__WRITTEN REQUEST__. Could you copy every line from the material below in which "bodies" appears?
════════════════════
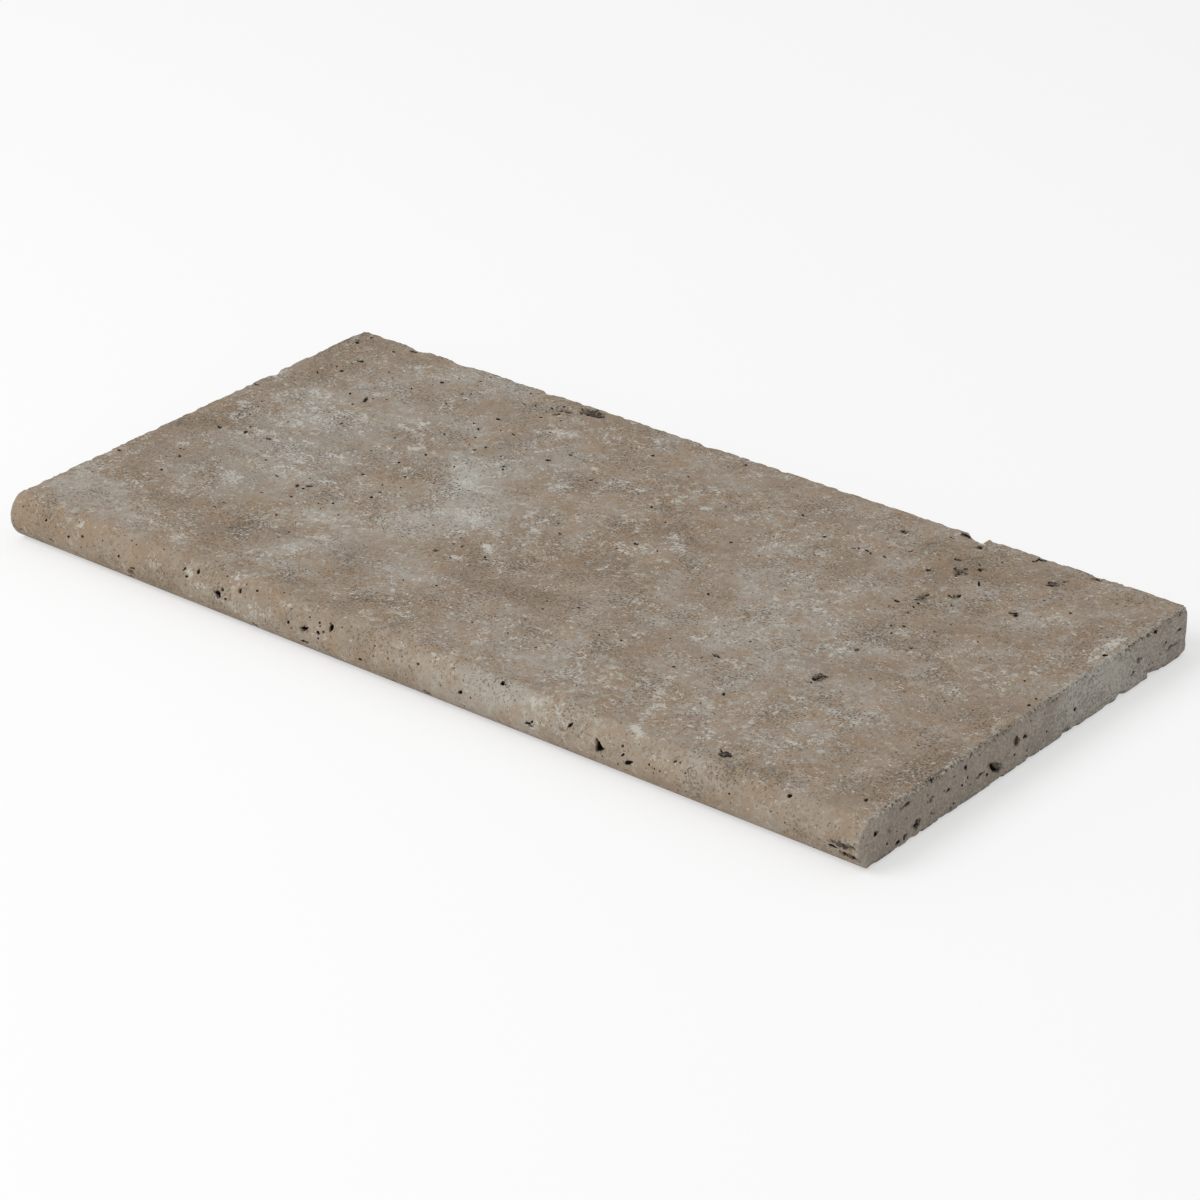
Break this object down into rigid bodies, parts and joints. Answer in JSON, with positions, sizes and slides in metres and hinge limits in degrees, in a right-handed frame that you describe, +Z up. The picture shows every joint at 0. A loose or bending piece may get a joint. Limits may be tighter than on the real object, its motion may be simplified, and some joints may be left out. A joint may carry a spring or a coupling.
{
  "type": "pool coping stone",
  "caption": "Flat rectangular coping slab of tumbled travertine, with a rounded nose along one long edge, for capping a pool wall or step.",
  "frame": {"origin": "middle of the bounding rectangle of the bed, which is the flat underside", "axes": "+X along the slab, +Y from the rounded nose towards the square back edge, +Z up out of the walked-on face"},
  "size_m": [0.61, 0.305, 0.0285],
  "materials": {
    "travertine": "tumbled, matte, open-pored travertine in warm walnut brown with pale grey clouds"
  },
  "bodies": {
    "root": {"coping_stone": "travertine"}
  },
  "joints": []
}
════════════════════
__REPLY__.
Break this object down into rigid bodies, parts and joints. Answer in JSON, with positions, sizes and slides in metres and hinge limits in degrees, in a right-handed frame that you describe, +Z up. The picture shows every joint at 0. A loose or bending piece may get a joint. Limits may be tighter than on the real object, its motion may be simplified, and some joints may be left out. A joint may carry a spring or a coupling.
  "bodies": {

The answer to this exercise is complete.